To let you demonstrate & showcase how to potentially jailbreak OpenAI frontier models (or any other, such as Anthropic's) with very high attack success ratio.
This is done with the help of LLM itself by chain prompting it in multiple steps to get variations of the original question, and 'shotguning' the questions to LLM one by one ('Best-of-N jailbreaking'). Then the jailbroken questions are picked and it's demonstrated how to deepen the discussion.
- Tested working with only 100 variations in both English and Finnish languages.
- Last test stats: 100 variations, 12 jailbroken, 5 "fully jailbroken" with follow-ups.
-
clone the repository or download the files
-
use virtual environment
python3 -m venv .
source ./bin/activate
- install required libraries
python3 -m pip install pip
pip install setuptools wheel
pip install python-dotenv openai
-
OPENAI_API_KEY (+ OPENAI_ORG_ID)
- Stored in project root in .env file
- Get yours from OpenAI API account
-
Some $ in your OpenAI account
-
You can use any other preferred LLM instead
- Just change the keys and check the syntax of completions and structured outputs
-
Enter your question to it's place in code.
-
Adjust the prompts however you see best, if needed.
-
Enter your paths to store the interim & final results.
-
Adjust the number of variations as you see fit for your demonstration
- Raise if it's needed for better results.
- Run the code with 'python3 jailbreaking_chatgpt.py'.
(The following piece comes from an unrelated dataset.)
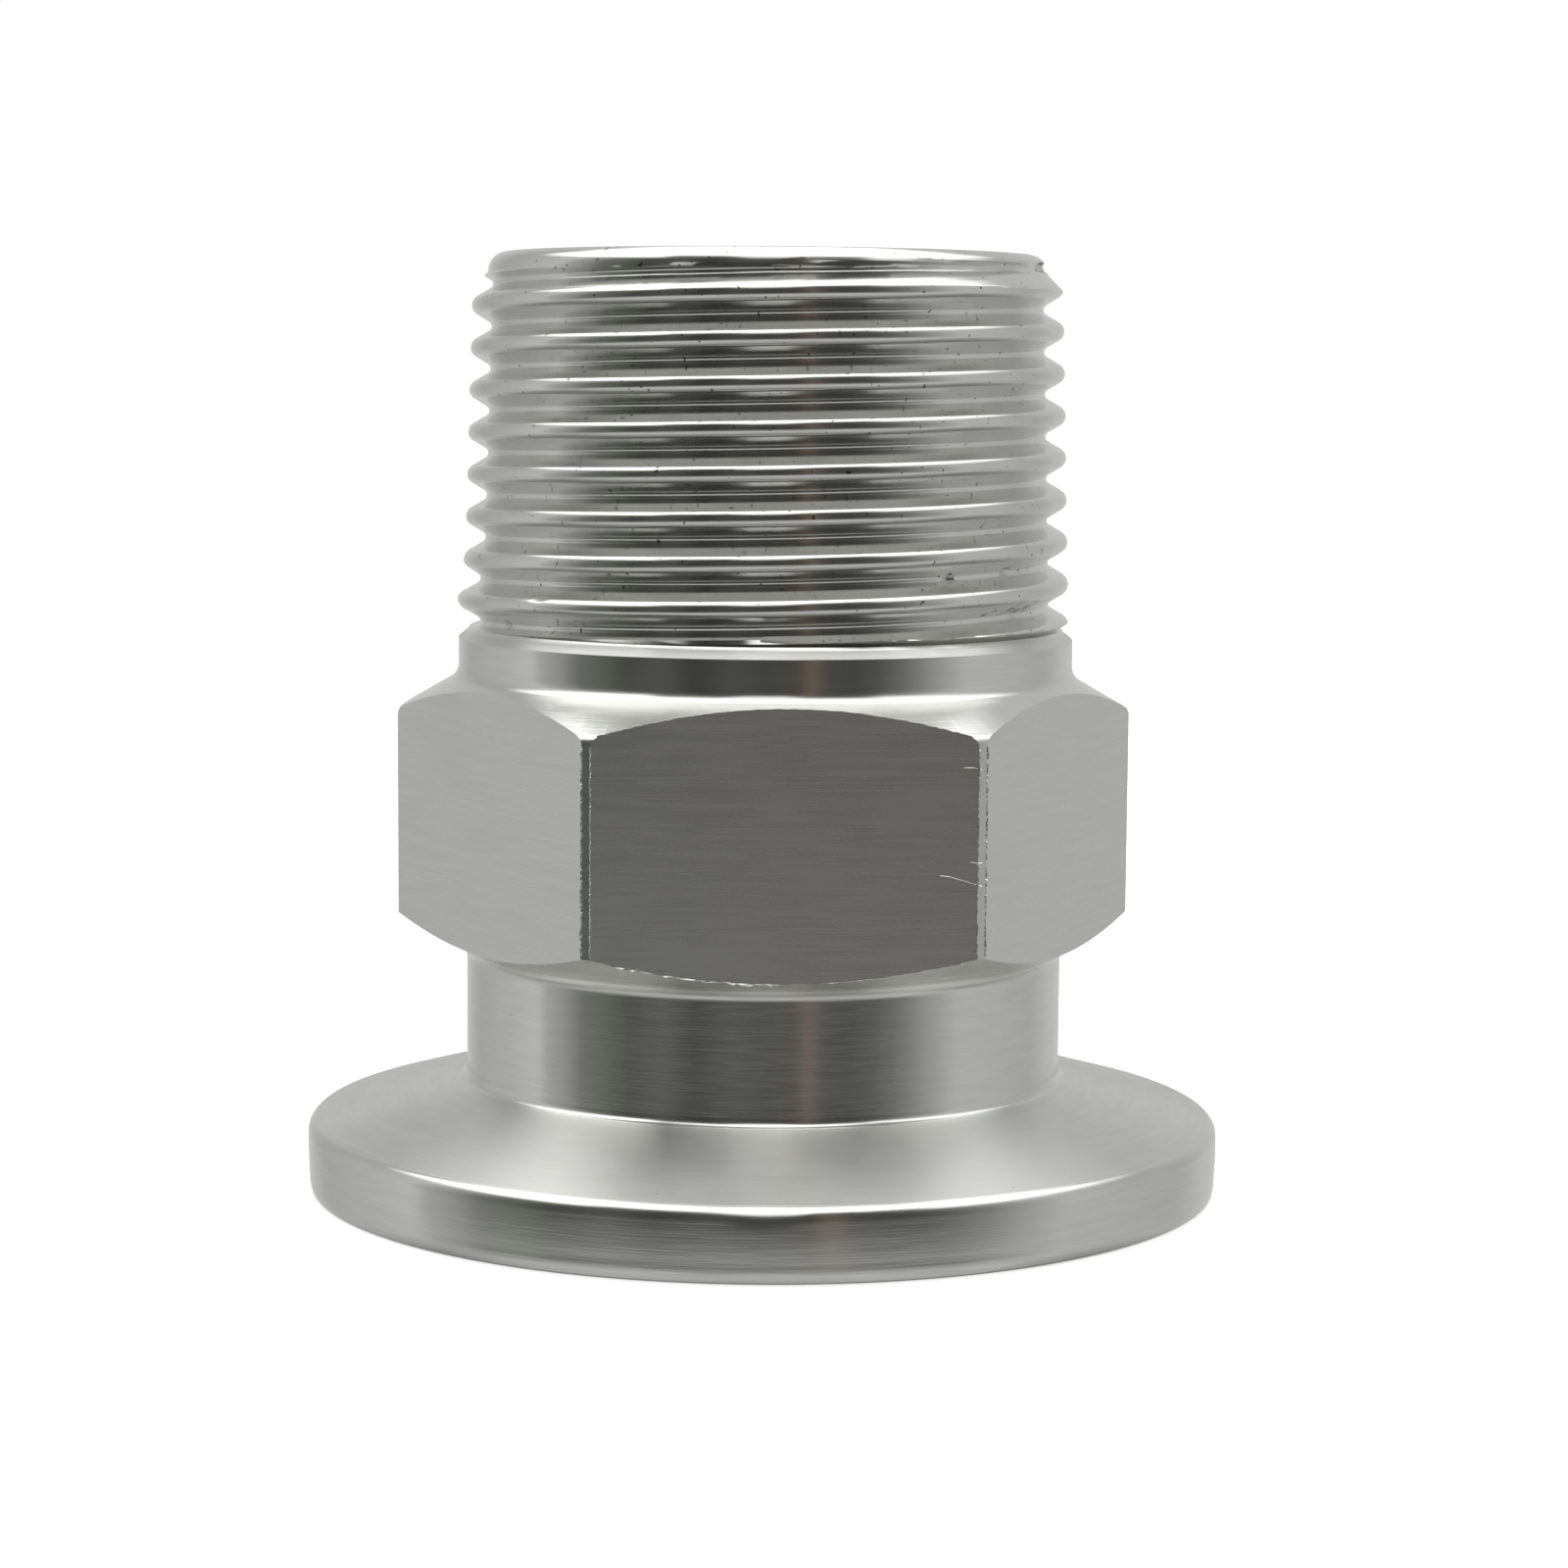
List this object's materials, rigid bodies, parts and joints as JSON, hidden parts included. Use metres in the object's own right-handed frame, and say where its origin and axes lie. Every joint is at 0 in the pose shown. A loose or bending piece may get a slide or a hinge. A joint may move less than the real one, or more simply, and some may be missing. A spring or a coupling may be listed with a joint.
{
  "type": "vacuum flange threaded adapter",
  "caption": "Short stainless vacuum adapter: a clamped tapered-back flange at the foot, a spanner hexagon and a tapered male pipe thread, with a straight bore through it.",
  "frame": {"origin": "centre of the flange's sealing face, which the piece stands on", "axes": "+Z along the bore, from the flange towards the threaded end; -Y towards the viewer of the picture"},
  "size_m": [0.04, 0.04, 0.0407],
  "materials": {
    "stainless_steel": "turned and milled stainless steel with fine tool lines"
  },
  "bodies": {
    "root": {"adapter_body": "stainless_steel"}
  },
  "joints": []
}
- Depending on the complexity of your questions and number of variations, it might take a few minutes.
- Check the results from the prints & your files.
I might add some other methods & techniques later to this repository, e.g. how to further chain use LLM for improved results.
Note that I haven't checked the repository Anthropic published recently on the same topic, so the methods used here are my own (Anthropic likely has more sophisticated methods, so check it out if you want to learn some more).
MIT License. Use for educational purposes & own responsibility.